PORTLAND, Maine (Legal Newsline) - The tourist destination Bar Harbor, Maine, can restrict cruise ship passengers from entering the town in order to keep locals happy.
U.S. District Judge Lance Walker made that ruling on Feb. 29 in the court challenge of the ordinance filed by business groups hoping to keep passengers - and their money - on Bar Harbor's streets.
Walker wrote the case presented the question of whether a municipality that owns its port facilities can restrain interstate cruise ship commerce for local welfare. He rejected arguments like the ordinance is preempted by federal maritime law ensuring shore access for seafarers.
"Ultimately, the costs and benefits of the various features of cruise tourism and the 1000-person daily passenger cap do not boil down to a neat finding of arbitrariness, irrationality, irrelevance, or discrimination," Walker wrote.
"A rational voter could take these features into consideration and conclude that a 1,000-passenger cap is an appropriate means of recalibrating the Town’s approach to this very local concern."

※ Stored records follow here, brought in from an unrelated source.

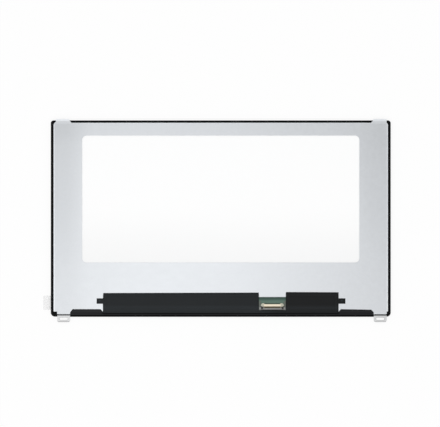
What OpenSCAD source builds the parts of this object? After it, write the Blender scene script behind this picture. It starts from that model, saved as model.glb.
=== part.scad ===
// Laptop screen panel, lying screen down with its back up.
// X runs along the long side, Y towards the top edge and Z out of the back.
// The origin is the middle of the front face.

/* [Panel] */
// Width over the moulded frame
panel_w = 315.8; // [300:0.1:340]
// Height over the moulded frame
panel_h = 182.3; // [176:0.1:200]
// Corner radius at the two lower corners
corner_r_low = 3.7; // [2:0.1:4.5]
// Corner radius at the two upper corners
corner_r_top = 2.6; // [1.5:0.1:3]
// Rounding of the frame's outer edge at the back
edge_r = 0.4; // [0.2:0.05:0.6]

/* [Layers] */
// Thickness of the protective film on the screen
film_t = 0.06; // [0.04:0.01:0.1]
// Thickness of the front polarizer
polarizer_t = 0.14; // [0.1:0.01:0.2]
// Thickness of the color filter glass
filter_glass_t = 0.25; // [0.2:0.01:0.4]
// Thickness of the transistor glass
tft_glass_t = 0.25; // [0.2:0.01:0.4]
// Thickness of the rear polarizer
rear_polarizer_t = 0.12; // [0.1:0.01:0.2]
// Thickness of the tape between cell and frame
cell_tape_t = 0.06; // [0.04:0.01:0.12]
// Thickness of the frame's shelf that carries the cell
shelf_t = 0.32; // [0.25:0.01:0.5]
// Thickness of each prism sheet
prism_t = 0.15; // [0.1:0.01:0.25]
// Thickness of the diffuser sheet
diffuser_t = 0.1; // [0.08:0.01:0.2]
// Thickness of the light guide plate
guide_t = 0.45; // [0.4:0.01:0.7]
// Thickness of the white reflector sheet
reflector_t = 0.2; // [0.1:0.01:0.3]

/* [Cell] */
// Frame wall beside the glass
wall_side = 1.3; // [1:0.05:1.5]
// Frame wall above the glass
wall_top = 1.05; // [0.8:0.05:1.2]
// Gap between the glass and the frame's wall
glass_gap = 0.2; // [0.1:0.05:0.3]
// Dark margin from the glass edge to the picture
glass_margin = 1.7; // [1.5:0.05:2]
// Distance from the panel's lower edge to the transistor glass
ledge_inset = 1.55; // [1.5:0.01:1.7]
// Width of the bare ledge below the color filter glass
ledge_w = 2; // [1.8:0.05:2.4]
// Distance from the color filter glass's lower edge to the picture
low_margin = 1.8; // [1.6:0.05:2.2]
// How far the polarizers reach past the picture
polarizer_lap = 0.9; // [0.6:0.05:1.2]
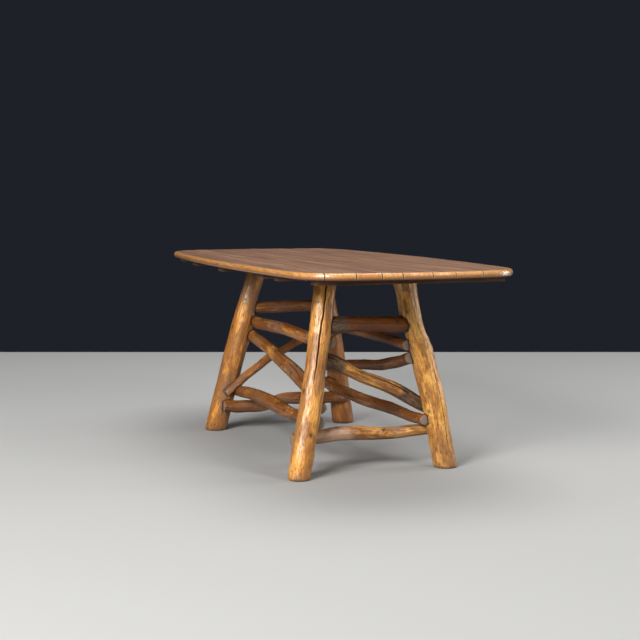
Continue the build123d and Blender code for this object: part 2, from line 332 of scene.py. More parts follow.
def make_long_grain():
    """What any sawn or peeled wood shows along its grain: streaks, pores and drying checks.

    Each scale is in ripples a metre, twice across the grain and once along it.
    """
    group, given, result = new_group(
        "long_grain",
        {"Grain": "Vector"},
        {"Streaks": "Float", "Broad": "Float", "Pores": "Float", "Checks": "Float"},
    )
    grain = given.outputs["Grain"]
    fine = stretched_noise(group, grain, (310, 310, 9), 3, 0.6)
    broad = stretched_noise(group, grain, (62, 62, 3.1), 2)
    pores = stretched_noise(group, grain, (620, 620, 42), 1)
    line = stretched_noise(group, grain, (85, 85, 2.3), 1, 0.4)
    where = stretched_noise(group, grain, (9, 9, 3.4), 1)
    off_line = maths(group, "ABSOLUTE", maths(group, "SUBTRACT", line, 0.5))
    thin = ramp(group, off_line, 0.011, 0.003)
    checks = times(group, thin, ramp(group, where, 0.52, 0.6))
    for title, value in (
        ("Streaks", ramp(group, fine, 0.3, 0.7)),
        ("Broad", ramp(group, broad, 0.32, 0.68)),
        ("Pores", ramp(group, pores, 0.62, 0.72)),
        ("Checks", checks),
    ):
        group.links.new(value, result.inputs[title])
    return group


def use_group(tree, group, **inputs):
    """Places a group in a material, with its own values."""
    return add_node(tree, "ShaderNodeGroup", inputs, node_tree=group).outputs


def finished(tree, output, colour, roughness, height, depth, gloss=0.5, coat=0, coat_roughness=0):
    """The surface of the wood, with its relief, its gloss and its coat of varnish."""
    relief = add_node(tree, "ShaderNodeBump", {"Height": height, "Distance": depth})
    surface = add_node(
        tree,
        "ShaderNodeBsdfPrincipled",
        {
            "Base Color": colour,
            "Roughness": roughness,
            "Specular IOR Level": gloss,
            "Normal": relief.outputs[0],
            "Coat Weight": coat,
            "Coat Roughness": coat_roughness,
        },
    )
    tree.links.new(surface.outputs[0], output.inputs["Surface"])


long_grain = make_long_grain()


def make_board_wood():
    """Flat-sawn figure: growth rings cut at a slant, brown on the face and amber at the rim."""
    material, output = empty_material("board_wood")
    tree = material.node_tree
    grain = read_value(tree, "grain").outputs["Vector"]
    tone, depth_down, from_joint = (
        read_value(tree, title).outputs["Fac"] for title in ("tone", "depth_down", "from_joint")
    )
    rim = ramp(tree, depth_down, *BOARD_RIM_DEPTH)
    under = ramp(tree, depth_down, *BOARD_UNDER_DEPTH)
    dirt = ramp(tree, from_joint, *BOARD_DIRT_REACH)
    edge_highlight = ramp(tree, from_joint, *BOARD_EDGE_HIGHLIGHT_FROM)
    edge_highlight = times(tree, edge_highlight, ramp(tree, from_joint, *BOARD_EDGE_HIGHLIGHT_TO))
    lines = use_group(tree, long_grain, Grain=grain)
    parts = add_node(tree, "ShaderNodeSeparateXYZ", {0: grain})
    wander = stretched_noise(tree, grain, (7, 7, 1.1), 3, 0.55)
    rings = times(tree, maths(tree, "ABSOLUTE", parts.outputs[0]), BOARD_RING_SLANT)
    rings = maths(tree, "ADD", rings, times(tree, wander, BOARD_RING_WANDER))
    rings = maths(tree, "SINE", times(tree, rings, BOARD_RINGS))
    figure = ramp(tree, rings, -0.7, 1.0)
    share = weighted(tree, tone, 0.40)
    share = weighted(tree, lines["Streaks"], 0.30, share)
    share = weighted(tree, figure, 0.35, share)
    face = blend(tree, share, BOARD_PALE, BOARD_WARM)
    face = blend(tree, times(tree, lines["Broad"], 0.45), face, BOARD_DARK)
    stripes = stretched_noise(tree, grain, (105, 105, 0.9), 1, 0.4)
    face = blend(tree, ramp(tree, stripes, 0.58, 0.68, 0, 0.30), face, BOARD_STREAK_AND_HIGHLIGHT)
    face = blend(tree, ramp(tree, stripes, 0.42, 0.34, 0, 0.45), face, BOARD_DARK)
    edge = blend(tree, share, BOARD_RIM_PALE, BOARD_RIM_WARM)
    # The lower part of the rim is darkened as painted shade.
    edge = blend(tree, ramp(tree, depth_down, *BOARD_RIM_SHADE_DEPTH, 0, 0.8), edge, BOARD_RIM_SHADE)
    end_pores = ramp(tree, stretched_noise(tree, grain, (520, 60, 60), 2, 0.6), 0.5, 0.68)
    end_pores = times(tree, end_pores, ramp(tree, depth_down, 0.002, 0.006, 0, 0.4))
    edge = blend(tree, end_pores, edge, BOARD_DARK)
    colour = blend(tree, rim, face, edge)
    # A pale band along each arris beside a joint is a painted highlight, where the edge catches
    # light.
    colour = blend(tree, times(tree, edge_highlight, 0.30), colour, BOARD_STREAK_AND_HIGHLIGHT)
    marks = strongest(tree, (lines["Pores"], 0.45), (lines["Checks"], 0.8), (dirt, 0.9))
    colour = blend(tree, marks, colour, BOARD_DARK)
    colour = blend(tree, times(tree, under, 0.9), colour, BOARD_RAW)
    roughness = weighted(tree, lines["Streaks"], 0.12, 0.36)
    roughness = maths(tree, "SUBTRACT", roughness, times(tree, rim, 0.08))
    roughness = weighted(tree, under, 0.45, roughness)
    coat = weighted(tree, rim, BOARD_RIM_COAT, BOARD_COAT)
    coat = maths(tree, "SUBTRACT", coat, maths(tree, "MAXIMUM", under, dirt), True)
    height = maths(tree, "SUBTRACT", times(tree, lines["Streaks"], 0.4), marks)
    finished(
        tree, output, colour, roughness, height, BOARD_RELIEF,
        coat=coat, coat_roughness=BOARD_COAT_ROUGHNESS,
    )
    return material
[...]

Walker addressed Commerce Clause concerns by ruling Bar Harbor's cap will undermine the cruise industry.
"If anything, permitting municipalities to establish terms and conditions on local participation in cruise tourism may encourage more municipalities to consider participation, knowing that they will not thereby be compelled to accommodate whatever level of traffic the cruise lines and their local partners wish to impose," he wrote.
"That more ports may be open to smaller vessels is to be expected rather than condemned on 'constitutional' grounds."
The plaintiffs claim in their class action that Bar Harbor's Special Use Ordinance Amendment passed in November of 2022, which limits the number of persons allowed to disembark from cruise ships, is unconstitutional.
Specifically, they allege the ordinance's 1,000-person disembarkation limit, including passengers and crew, is a "comprehensive federal regulatory scheme" that "impermissibly" bars cruise ships and maritime facilities from their operations in the Port of Bar Harbor.
They also allege the ordinance prevents them from engaging in their federally approved operations. The plaintiffs claim the ordinance will also have impacts outside Bar Harbor and Maine and cause a disruption to cruise ship commerce across the Eastern Seaboard.
They can appeal Walker's ruling to the U.S. Court of Appeals for the First Circuit.